Records supplied:
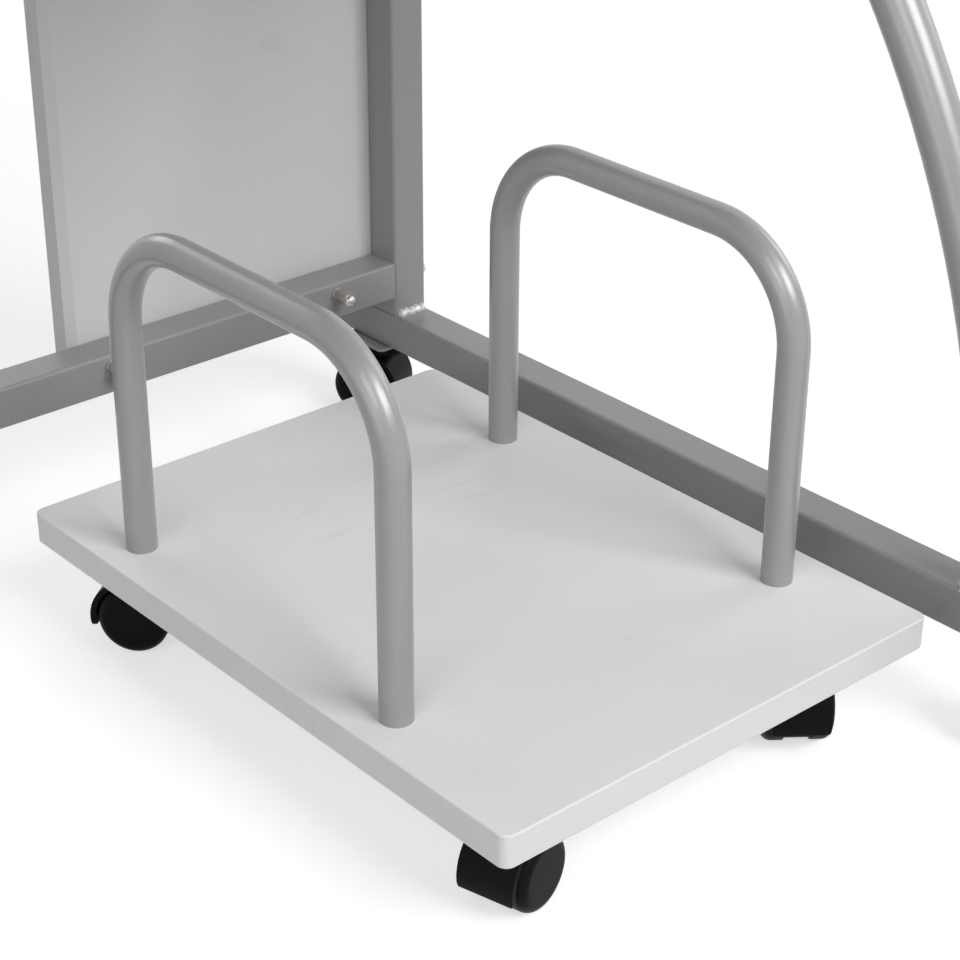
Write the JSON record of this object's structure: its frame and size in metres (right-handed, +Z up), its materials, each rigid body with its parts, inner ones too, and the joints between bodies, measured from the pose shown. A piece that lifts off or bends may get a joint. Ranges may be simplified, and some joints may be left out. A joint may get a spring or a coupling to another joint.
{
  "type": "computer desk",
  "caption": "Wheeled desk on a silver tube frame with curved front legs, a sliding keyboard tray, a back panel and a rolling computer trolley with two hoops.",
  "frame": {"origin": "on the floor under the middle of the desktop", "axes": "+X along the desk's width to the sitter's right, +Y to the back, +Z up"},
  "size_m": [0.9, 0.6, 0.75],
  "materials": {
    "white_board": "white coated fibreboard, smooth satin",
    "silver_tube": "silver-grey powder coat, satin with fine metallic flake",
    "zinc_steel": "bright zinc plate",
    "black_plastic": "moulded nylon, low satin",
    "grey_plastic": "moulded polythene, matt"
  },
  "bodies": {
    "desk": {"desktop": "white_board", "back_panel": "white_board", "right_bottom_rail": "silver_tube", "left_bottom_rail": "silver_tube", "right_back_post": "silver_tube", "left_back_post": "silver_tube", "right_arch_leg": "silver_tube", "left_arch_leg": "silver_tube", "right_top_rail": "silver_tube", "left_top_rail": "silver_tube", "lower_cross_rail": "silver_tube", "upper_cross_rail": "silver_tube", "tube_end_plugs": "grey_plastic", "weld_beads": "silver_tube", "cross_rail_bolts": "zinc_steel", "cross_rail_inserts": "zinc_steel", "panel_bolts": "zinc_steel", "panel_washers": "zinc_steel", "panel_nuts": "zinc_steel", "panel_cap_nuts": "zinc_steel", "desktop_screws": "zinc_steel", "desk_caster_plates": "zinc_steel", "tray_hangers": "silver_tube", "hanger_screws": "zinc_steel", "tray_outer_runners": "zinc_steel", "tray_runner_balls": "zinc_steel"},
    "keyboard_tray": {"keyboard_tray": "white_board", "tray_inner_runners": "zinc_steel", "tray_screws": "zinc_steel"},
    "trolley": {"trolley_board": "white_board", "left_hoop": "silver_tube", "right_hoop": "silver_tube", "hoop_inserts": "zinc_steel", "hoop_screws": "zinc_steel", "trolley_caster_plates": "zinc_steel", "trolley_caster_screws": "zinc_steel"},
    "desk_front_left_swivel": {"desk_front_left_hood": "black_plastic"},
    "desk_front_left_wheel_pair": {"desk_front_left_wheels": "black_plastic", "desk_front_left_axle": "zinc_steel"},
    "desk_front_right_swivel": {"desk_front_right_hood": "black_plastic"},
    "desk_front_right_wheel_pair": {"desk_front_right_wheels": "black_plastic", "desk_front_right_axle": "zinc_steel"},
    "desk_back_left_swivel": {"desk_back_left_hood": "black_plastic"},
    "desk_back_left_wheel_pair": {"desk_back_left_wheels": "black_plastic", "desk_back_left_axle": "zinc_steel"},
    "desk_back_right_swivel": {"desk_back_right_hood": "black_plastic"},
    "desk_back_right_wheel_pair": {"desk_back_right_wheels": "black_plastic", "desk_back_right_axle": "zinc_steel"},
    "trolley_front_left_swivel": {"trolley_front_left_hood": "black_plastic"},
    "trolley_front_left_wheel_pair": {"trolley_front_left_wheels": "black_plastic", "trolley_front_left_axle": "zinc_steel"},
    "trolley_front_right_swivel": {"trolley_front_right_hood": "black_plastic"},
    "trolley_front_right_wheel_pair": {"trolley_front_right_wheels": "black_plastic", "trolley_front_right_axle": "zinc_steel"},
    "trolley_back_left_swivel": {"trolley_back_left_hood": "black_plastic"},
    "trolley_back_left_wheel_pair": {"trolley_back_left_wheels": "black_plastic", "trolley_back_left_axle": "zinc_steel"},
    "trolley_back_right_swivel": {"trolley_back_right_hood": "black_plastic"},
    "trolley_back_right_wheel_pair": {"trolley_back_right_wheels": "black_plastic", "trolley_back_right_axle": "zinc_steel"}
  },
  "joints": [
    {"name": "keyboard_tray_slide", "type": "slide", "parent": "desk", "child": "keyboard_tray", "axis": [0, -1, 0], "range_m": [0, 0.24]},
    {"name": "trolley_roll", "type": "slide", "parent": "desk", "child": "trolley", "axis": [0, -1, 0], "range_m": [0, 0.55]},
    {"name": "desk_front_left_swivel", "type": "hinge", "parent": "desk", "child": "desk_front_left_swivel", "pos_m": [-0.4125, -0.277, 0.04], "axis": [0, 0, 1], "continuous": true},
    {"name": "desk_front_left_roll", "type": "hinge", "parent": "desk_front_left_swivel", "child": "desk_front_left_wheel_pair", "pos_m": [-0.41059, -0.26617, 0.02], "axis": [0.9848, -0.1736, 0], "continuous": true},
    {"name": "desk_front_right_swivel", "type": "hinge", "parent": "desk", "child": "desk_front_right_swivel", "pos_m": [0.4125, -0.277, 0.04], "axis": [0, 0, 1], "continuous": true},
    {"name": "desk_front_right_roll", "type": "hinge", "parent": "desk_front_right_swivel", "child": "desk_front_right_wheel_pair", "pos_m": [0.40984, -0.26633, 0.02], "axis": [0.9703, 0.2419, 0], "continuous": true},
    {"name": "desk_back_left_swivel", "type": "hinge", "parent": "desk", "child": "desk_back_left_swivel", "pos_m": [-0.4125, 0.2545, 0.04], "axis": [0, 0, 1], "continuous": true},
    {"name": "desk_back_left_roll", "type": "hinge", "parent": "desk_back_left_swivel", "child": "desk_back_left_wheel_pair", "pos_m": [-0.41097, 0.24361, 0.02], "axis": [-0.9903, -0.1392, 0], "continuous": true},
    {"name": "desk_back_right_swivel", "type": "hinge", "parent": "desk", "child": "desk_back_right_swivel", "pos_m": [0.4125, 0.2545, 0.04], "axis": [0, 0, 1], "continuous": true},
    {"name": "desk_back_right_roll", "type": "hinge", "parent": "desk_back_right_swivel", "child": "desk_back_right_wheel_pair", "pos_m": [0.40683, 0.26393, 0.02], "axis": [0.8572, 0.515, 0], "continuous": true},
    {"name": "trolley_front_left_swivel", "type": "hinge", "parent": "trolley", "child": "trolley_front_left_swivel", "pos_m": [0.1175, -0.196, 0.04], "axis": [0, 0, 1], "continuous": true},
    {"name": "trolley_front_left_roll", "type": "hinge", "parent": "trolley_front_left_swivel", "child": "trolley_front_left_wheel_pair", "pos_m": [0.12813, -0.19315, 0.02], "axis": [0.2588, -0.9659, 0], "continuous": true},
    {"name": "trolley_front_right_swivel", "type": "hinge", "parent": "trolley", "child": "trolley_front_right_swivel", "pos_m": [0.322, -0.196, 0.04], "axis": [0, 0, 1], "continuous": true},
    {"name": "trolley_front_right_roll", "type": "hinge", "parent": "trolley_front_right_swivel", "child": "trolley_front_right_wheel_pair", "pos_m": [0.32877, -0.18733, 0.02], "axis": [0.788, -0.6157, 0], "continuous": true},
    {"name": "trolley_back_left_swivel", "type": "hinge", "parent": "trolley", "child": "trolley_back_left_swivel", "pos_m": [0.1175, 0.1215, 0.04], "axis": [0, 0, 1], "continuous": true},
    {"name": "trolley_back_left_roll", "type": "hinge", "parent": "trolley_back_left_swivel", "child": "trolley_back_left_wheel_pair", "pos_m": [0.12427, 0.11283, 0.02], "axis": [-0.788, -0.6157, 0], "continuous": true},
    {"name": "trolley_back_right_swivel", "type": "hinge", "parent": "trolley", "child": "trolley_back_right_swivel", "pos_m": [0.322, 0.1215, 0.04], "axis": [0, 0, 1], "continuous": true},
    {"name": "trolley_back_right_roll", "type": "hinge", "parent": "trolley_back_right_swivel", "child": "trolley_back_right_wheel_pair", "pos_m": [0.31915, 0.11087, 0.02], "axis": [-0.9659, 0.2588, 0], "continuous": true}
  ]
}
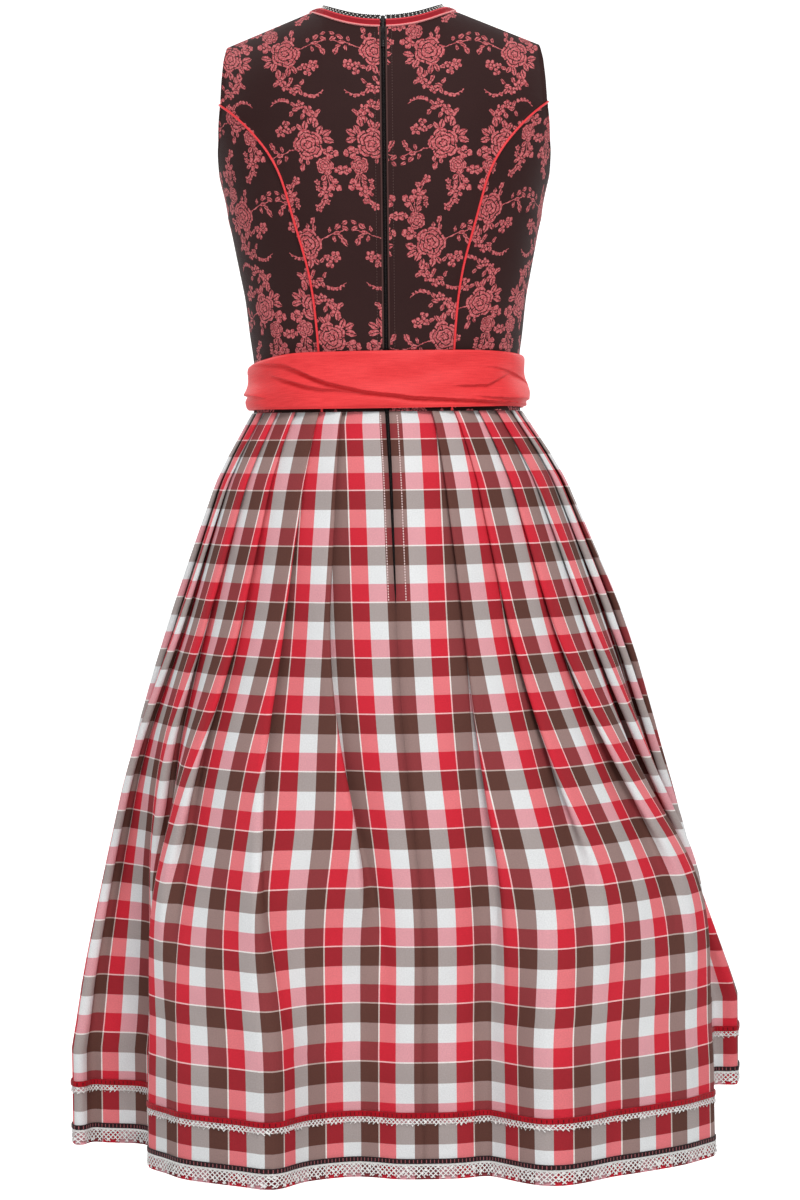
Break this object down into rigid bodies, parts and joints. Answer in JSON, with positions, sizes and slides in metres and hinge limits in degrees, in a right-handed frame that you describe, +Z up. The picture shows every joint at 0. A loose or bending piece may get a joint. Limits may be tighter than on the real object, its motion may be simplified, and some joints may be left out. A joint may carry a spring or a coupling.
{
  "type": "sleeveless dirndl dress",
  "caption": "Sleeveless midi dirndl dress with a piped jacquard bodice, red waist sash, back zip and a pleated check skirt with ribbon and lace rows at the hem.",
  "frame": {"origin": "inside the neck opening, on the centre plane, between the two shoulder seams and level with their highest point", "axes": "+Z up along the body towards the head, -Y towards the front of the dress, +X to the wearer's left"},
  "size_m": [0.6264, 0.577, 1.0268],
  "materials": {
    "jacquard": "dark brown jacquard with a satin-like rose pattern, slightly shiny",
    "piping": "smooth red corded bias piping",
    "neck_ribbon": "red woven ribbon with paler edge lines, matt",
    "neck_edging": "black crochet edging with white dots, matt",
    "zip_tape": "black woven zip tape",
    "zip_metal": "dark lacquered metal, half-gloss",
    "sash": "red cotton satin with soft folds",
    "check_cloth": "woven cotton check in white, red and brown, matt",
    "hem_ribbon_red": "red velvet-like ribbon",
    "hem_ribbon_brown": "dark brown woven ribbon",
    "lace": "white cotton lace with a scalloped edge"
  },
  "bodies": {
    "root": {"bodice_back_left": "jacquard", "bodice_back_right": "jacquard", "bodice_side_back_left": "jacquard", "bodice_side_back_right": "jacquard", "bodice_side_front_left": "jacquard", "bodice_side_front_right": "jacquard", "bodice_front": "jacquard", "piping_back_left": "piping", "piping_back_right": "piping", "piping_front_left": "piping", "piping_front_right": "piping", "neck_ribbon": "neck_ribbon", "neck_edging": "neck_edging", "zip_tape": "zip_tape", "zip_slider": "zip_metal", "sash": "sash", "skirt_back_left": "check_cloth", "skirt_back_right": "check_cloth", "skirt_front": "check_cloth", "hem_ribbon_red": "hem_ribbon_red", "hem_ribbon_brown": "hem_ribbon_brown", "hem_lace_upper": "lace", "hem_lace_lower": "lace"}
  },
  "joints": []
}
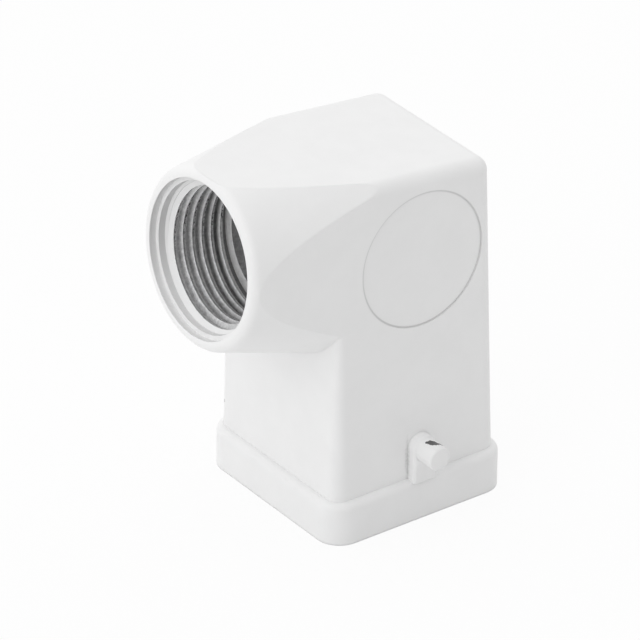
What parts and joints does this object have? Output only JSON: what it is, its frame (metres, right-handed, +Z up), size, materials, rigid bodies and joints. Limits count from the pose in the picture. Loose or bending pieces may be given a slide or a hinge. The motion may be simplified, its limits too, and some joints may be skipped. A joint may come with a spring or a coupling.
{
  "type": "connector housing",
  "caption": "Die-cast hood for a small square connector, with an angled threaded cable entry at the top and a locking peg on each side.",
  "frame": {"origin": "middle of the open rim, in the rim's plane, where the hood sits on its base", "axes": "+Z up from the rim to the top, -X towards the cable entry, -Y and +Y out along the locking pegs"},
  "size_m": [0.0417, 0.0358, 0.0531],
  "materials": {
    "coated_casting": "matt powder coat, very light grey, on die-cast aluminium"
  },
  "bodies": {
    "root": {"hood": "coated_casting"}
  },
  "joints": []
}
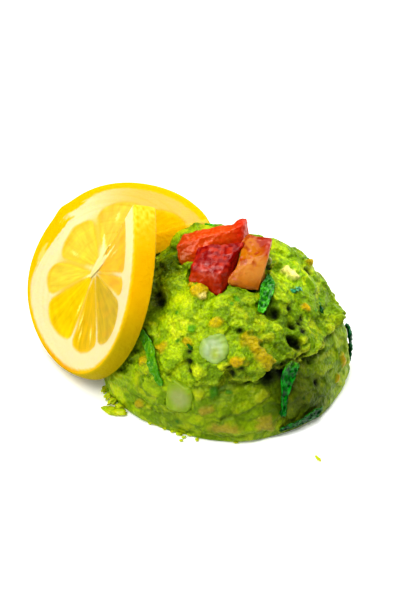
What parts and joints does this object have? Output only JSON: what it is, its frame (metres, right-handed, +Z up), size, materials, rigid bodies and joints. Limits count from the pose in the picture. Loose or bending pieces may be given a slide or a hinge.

What needs to be done: Locate the word "parts" in the records above, and return each line that has it.

Output below:
Write the JSON record of this object's structure: its frame and size in metres (right-handed, +Z up), its materials, each rigid body with its parts, inner ones too, and the joints between bodies, measured from the pose shown. A piece that lifts off or bends may get a joint. Ranges may be simplified, and some joints may be left out. A joint may get a spring or a coupling to another joint.
Break this object down into rigid bodies, parts and joints. Answer in JSON, with positions, sizes and slides in metres and hinge limits in degrees, in a right-handed frame that you describe, +Z up. The picture shows every joint at 0. A loose or bending piece may get a joint. Limits may be tighter than on the real object, its motion may be simplified, and some joints may be left out. A joint may carry a spring or a coupling.
What parts and joints does this object have? Output only JSON: what it is, its frame (metres, right-handed, +Z up), size, materials, rigid bodies and joints. Limits count from the pose in the picture. Loose or bending pieces may be given a slide or a hinge. The motion may be simplified, its limits too, and some joints may be skipped. A joint may come with a spring or a coupling.
What parts and joints does this object have? Output only JSON: what it is, its frame (metres, right-handed, +Z up), size, materials, rigid bodies and joints. Limits count from the pose in the picture. Loose or bending pieces may be given a slide or a hinge.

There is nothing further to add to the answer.